I want to get all the message data. Such that it should look for message and all the data between curly braces of the parent message. With the below pattern, I am not getting all parent body.
String data = "syntax = \"proto3\";\r\n"
"package grpc;\r\n"
"\r\n"
"import \"envoyproxy/protoc-gen-validate/validate/validate.proto\";\r\n"
"import \"google/api/annotations.proto\";\r\n"
"import \"google/protobuf/wrappers.proto\";\r\n"
"import \"protoc-gen-swagger/options/annotations.proto\";\r\n"
"\r\n"
"message Acc {\r\n"
" message AccErr {\r\n"
" enum Enum {\r\n"
" UNKNOWN = 0;\r\n"
" CASH = 1;\r\n"
" }\r\n"
" }\r\n"
" string account_id = 1;\r\n"
" string name = 3;\r\n"
" string account_type = 4;\r\n"
"}\r\n"
"\r\n"
"message Name {\r\n"
" string firstname = 1;\r\n"
" string lastname = 2;\r\n"
"}";
List<String> allMessages = new ArrayList<>();
Pattern pattern = Pattern.compile("message[^\\}]*\\}");
Matcher matcher = pattern.matcher(data);
while (matcher.find()) {
String str = matcher.group();
allMessages.add(str);
System.out.println(str);
}
}
I am expecting response like below in my array list of string with size 2.
allMessage.get(0) should be:
message Acc {
message AccErr {
enum Enum {
UNKNOWN = 0;
CASH = 1;
}
}
string account_id = 1;
string name = 3;
string account_type = 4;
}
and allMessage.get(1) should be:
message Name {
string firstname = 1;
string lastname = 2;
}
CodePudding user response:
First remove the input prior to "message" appearing at the start of the line, then split on newlines followed by "message" (include the newlines in the split so newlines that intervene parent messages are consumed):
String[] messages = data.replaceAll("(?sm)\\A.*?(?=message)", "").split("\\R (?=message)");
See live demo.
If you actually need a List<String>, pass that result to Arrays.asList():
List<String> = Arrays.asList(data.replaceAll("(?sm)\\A.*?(?=message)", "").split("\\R (?=message)"));
CodePudding user response:
Try this for your regex.

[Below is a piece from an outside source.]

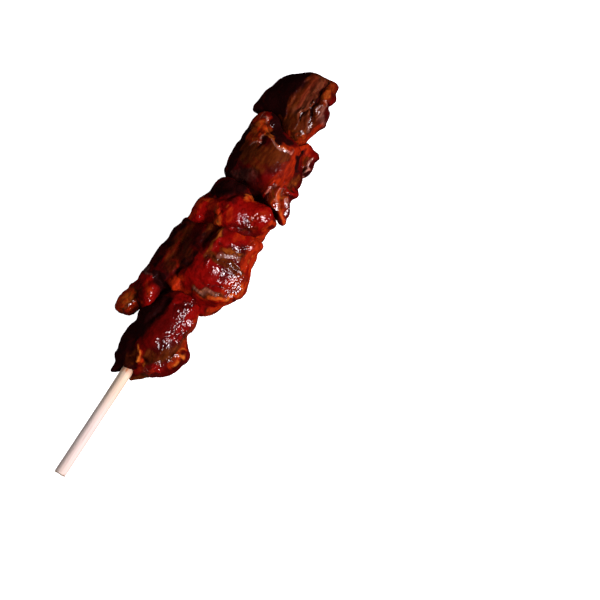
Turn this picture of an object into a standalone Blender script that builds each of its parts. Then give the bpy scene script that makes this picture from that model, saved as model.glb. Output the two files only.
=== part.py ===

It anchors on message being the start of a line, and uses a positive lookahead to find the next message or the end of messages.
Pattern.compile("(?s)\r\n(message.*?)(?=(\r\n) message|$)")
// or
Pattern.compile("(?s)\r?\n(message.*?)(?=(\r?\n) message|$)")
No spliting, parsing, or managing nested braces either :)